Kanye West Late Registration Roc-A-Fella Records and Blackalicious The Craft Anti Records

I’m taking a class on teaching English writing to speakers of other languages and one thing my professor often mentions is “the question of content.” What, exactly, are appropriate subjects for students to write about and how do we decide? Teachers must be careful not to introduce topics that learners from other cultures might not be able to write about due to a lack of cultural knowledge that a native English speaker growing up in the U.S. might have. Then again, maybe it’s necessary to introduce topics about pop culture or the American university system so we can help students acclimate to US society.

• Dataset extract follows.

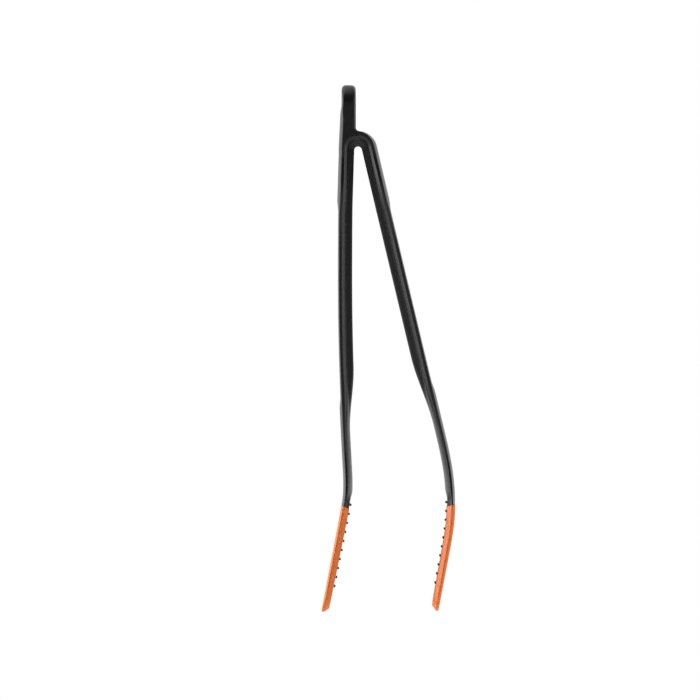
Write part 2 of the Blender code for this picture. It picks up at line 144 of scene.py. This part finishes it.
class Arm:
    """One arm: its line in the XZ plane and the sizes that change along it, as in the CAD."""

    def __init__(self, outward, heading, runs, grip_end, thin_start, thin_end, swell_start):
        self.outward = outward
        self.heading = heading
        self.runs = runs
        self.grip_end = grip_end
        self.thin_start, self.thin_end = thin_start, thin_end
        self.swell_start = swell_start
        self.length = sum(length for length, _ in runs)
        self.root = self.length - HEAD_LENGTH
        normal = self.normal(heading)
        reach = SLOT_RADIUS + GRIP_DEPTH
        self.start = (BEND_X + normal[0] * reach, BEND_Z + normal[1] * reach)

    def normal(self, heading):
        angle = math.radians(heading)
        return (self.outward * math.cos(angle), self.outward * math.sin(angle))

    def line(self, s):
        """Position and heading of the base line at s."""
        x, z = self.start
        heading = self.heading
        left = s
        runs = self.runs if s > 0 else [(s, self.heading)]
        for length, end in runs:
            part = min(left, length) if s > 0 else left
            reached = mix(heading, end, part / length) if length else heading
            middle = math.radians((heading + reached) / 2)
            x += part * math.sin(middle)
            z -= part * math.cos(middle)
            heading = reached
            left -= part
            if left <= 0:
                break
        return x, z, heading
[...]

When it comes to deciding what students should write about, the question of content never goes away, because so many people disagree about it. And so it is with rap music. When the beats are equally hot, lyrical content is what divides the wheat from the chaff for most people. And a slew of words that you might throw out in a free-association jam on the question of Content – conscious, conscientious, conscience– must be considered. The rappers who rhyme about faith, family, community, and the healing power of music are often labeled “conscious” these days, meaning, presumably, that they are in fact more conscientious than their sex-drugs-and-hoes counterparts, that an MC who raps about staying in school and respecting women is listening to his conscience, while someone like Eminem, who seemingly advocates drugs and the murder of family members, is not. OK, so what is conscious hip-hop? Where and how is the line between commercial or ‘bad’ rap and ‘conscious hip-hop’ drawn? New releases from Kanye West and Blackalicious, two artists who might be said to carry the “conscious” mantle (albeit sometimes in different directions) offer compelling and disparate answers.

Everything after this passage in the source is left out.